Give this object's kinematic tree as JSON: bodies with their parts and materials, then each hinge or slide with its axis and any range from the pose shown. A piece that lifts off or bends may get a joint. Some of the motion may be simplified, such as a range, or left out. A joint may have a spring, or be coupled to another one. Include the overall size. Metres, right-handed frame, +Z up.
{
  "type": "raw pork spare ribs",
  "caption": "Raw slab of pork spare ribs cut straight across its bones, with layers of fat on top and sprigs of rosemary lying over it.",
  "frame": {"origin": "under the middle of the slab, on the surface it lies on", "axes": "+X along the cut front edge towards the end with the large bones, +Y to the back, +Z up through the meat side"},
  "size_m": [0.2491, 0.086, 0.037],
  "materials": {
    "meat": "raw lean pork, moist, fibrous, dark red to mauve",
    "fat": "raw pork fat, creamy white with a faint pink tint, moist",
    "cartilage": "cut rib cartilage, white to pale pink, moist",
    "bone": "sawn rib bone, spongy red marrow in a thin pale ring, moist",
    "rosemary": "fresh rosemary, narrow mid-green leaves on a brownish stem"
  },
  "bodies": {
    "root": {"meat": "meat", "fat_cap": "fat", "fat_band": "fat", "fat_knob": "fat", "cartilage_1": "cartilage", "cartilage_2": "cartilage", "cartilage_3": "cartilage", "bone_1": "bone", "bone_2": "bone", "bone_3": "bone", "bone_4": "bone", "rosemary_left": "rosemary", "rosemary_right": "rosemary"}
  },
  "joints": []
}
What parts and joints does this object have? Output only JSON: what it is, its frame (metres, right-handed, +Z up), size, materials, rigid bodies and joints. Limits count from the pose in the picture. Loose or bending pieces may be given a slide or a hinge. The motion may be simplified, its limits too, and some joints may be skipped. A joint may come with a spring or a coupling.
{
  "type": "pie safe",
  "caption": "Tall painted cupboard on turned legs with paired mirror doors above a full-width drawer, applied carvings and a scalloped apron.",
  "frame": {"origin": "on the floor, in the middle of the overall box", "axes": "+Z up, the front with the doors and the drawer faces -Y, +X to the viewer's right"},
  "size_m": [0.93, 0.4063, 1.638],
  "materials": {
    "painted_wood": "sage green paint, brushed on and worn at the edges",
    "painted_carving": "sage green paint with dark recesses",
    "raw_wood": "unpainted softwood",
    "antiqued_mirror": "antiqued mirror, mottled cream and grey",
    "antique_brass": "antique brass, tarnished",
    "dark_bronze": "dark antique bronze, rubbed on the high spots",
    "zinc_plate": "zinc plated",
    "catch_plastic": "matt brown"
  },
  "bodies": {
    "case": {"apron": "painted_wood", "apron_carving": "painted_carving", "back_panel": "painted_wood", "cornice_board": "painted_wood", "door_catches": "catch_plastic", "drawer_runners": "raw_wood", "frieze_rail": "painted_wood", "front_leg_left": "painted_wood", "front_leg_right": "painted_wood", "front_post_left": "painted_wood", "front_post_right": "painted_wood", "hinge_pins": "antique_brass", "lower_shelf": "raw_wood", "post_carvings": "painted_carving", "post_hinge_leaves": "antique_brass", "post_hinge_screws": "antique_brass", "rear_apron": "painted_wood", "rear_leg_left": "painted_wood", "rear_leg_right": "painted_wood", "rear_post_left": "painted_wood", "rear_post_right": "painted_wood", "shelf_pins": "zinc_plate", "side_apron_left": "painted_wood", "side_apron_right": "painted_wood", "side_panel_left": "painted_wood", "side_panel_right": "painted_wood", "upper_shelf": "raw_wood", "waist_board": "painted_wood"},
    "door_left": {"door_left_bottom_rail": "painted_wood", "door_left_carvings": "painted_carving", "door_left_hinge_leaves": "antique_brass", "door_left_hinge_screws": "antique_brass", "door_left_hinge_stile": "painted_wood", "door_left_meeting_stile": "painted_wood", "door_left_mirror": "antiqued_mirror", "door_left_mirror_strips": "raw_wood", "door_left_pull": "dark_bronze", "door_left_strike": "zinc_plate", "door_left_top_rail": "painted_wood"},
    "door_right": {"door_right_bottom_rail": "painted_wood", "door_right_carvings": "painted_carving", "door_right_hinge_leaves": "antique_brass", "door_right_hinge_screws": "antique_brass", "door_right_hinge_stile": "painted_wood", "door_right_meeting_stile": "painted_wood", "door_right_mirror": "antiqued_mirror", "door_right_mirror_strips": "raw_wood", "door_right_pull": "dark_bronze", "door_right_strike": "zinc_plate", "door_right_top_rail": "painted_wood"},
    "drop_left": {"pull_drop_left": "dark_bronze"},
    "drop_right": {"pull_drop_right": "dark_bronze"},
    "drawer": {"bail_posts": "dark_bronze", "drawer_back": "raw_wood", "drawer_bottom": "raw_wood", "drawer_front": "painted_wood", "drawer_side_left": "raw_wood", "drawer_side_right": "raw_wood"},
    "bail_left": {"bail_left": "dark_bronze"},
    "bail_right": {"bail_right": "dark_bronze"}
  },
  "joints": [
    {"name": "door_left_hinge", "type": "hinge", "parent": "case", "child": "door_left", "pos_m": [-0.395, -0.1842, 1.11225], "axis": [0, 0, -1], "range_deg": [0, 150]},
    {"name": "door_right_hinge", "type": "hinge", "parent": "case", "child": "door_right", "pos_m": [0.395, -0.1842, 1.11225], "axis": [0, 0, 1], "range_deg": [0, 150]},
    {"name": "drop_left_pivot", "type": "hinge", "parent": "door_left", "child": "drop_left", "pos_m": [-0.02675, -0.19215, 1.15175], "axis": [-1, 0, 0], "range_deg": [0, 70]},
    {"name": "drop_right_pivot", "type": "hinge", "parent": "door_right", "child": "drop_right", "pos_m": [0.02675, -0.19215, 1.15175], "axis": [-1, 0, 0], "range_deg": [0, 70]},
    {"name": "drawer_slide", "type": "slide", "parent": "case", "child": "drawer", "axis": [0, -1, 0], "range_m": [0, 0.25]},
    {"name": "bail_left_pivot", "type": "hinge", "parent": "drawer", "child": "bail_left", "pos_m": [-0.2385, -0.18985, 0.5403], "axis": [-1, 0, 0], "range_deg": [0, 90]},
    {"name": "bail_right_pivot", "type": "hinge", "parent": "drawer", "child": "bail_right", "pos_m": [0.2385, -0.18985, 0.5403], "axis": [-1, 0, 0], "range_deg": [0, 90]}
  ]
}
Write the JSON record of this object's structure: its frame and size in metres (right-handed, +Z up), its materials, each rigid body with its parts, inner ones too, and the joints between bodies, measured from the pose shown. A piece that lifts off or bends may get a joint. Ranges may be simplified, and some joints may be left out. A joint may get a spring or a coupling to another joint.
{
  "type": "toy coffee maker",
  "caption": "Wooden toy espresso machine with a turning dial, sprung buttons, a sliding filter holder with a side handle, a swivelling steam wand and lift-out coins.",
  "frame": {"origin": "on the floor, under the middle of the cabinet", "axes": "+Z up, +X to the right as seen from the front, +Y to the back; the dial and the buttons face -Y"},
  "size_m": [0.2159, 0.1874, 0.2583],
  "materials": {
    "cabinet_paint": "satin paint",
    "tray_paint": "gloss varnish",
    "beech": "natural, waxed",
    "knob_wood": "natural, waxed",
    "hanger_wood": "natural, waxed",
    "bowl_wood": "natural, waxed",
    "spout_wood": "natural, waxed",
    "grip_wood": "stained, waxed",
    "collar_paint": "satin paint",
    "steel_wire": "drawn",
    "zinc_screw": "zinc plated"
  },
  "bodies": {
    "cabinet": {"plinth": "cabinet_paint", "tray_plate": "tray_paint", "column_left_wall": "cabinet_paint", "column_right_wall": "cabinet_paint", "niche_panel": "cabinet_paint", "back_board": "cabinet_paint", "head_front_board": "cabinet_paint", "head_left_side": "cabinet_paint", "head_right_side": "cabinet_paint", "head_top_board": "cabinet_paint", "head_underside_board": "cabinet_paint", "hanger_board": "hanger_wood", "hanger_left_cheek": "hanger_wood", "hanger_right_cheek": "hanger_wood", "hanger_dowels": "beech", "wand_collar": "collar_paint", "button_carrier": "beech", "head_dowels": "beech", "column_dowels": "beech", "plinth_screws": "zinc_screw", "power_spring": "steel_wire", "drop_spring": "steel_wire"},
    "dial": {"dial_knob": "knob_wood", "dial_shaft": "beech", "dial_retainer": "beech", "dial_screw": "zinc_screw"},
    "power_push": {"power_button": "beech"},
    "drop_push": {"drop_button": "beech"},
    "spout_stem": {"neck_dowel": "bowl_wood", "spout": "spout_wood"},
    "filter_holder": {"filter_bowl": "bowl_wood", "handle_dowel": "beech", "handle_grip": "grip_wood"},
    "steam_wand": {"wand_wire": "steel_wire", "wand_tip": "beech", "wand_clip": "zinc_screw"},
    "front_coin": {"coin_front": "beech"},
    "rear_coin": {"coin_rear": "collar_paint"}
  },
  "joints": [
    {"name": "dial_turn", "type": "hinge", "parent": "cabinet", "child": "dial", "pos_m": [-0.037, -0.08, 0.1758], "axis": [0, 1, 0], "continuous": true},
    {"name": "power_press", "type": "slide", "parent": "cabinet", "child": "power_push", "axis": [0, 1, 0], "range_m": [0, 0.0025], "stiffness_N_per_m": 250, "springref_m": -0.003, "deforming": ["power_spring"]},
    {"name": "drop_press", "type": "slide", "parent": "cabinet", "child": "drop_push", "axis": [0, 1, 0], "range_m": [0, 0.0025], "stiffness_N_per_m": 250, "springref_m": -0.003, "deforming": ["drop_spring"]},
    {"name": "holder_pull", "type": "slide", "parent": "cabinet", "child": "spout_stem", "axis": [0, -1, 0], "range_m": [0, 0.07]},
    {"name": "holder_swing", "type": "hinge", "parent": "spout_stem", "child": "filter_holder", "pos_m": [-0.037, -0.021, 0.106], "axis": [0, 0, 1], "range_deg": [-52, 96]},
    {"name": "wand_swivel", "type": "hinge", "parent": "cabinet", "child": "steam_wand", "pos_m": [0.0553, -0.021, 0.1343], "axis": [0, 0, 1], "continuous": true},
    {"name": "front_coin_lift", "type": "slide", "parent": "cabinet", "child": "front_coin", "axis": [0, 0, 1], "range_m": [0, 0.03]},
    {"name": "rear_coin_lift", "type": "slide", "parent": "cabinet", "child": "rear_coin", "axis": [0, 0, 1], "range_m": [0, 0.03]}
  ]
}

(Aim):
Report back each line of the entries that holds the string "JSON".

(Solution to this exercise):
Give this object's kinematic tree as JSON: bodies with their parts and materials, then each hinge or slide with its axis and any range from the pose shown. A piece that lifts off or bends may get a joint. Some of the motion may be simplified, such as a range, or left out. A joint may have a spring, or be coupled to another one. Include the overall size. Metres, right-handed frame, +Z up.
What parts and joints does this object have? Output only JSON: what it is, its frame (metres, right-handed, +Z up), size, materials, rigid bodies and joints. Limits count from the pose in the picture. Loose or bending pieces may be given a slide or a hinge. The motion may be simplified, its limits too, and some joints may be skipped. A joint may come with a spring or a coupling.
Write the JSON record of this object's structure: its frame and size in metres (right-handed, +Z up), its materials, each rigid body with its parts, inner ones too, and the joints between bodies, measured from the pose shown. A piece that lifts off or bends may get a joint. Ranges may be simplified, and some joints may be left out. A joint may get a spring or a coupling to another joint.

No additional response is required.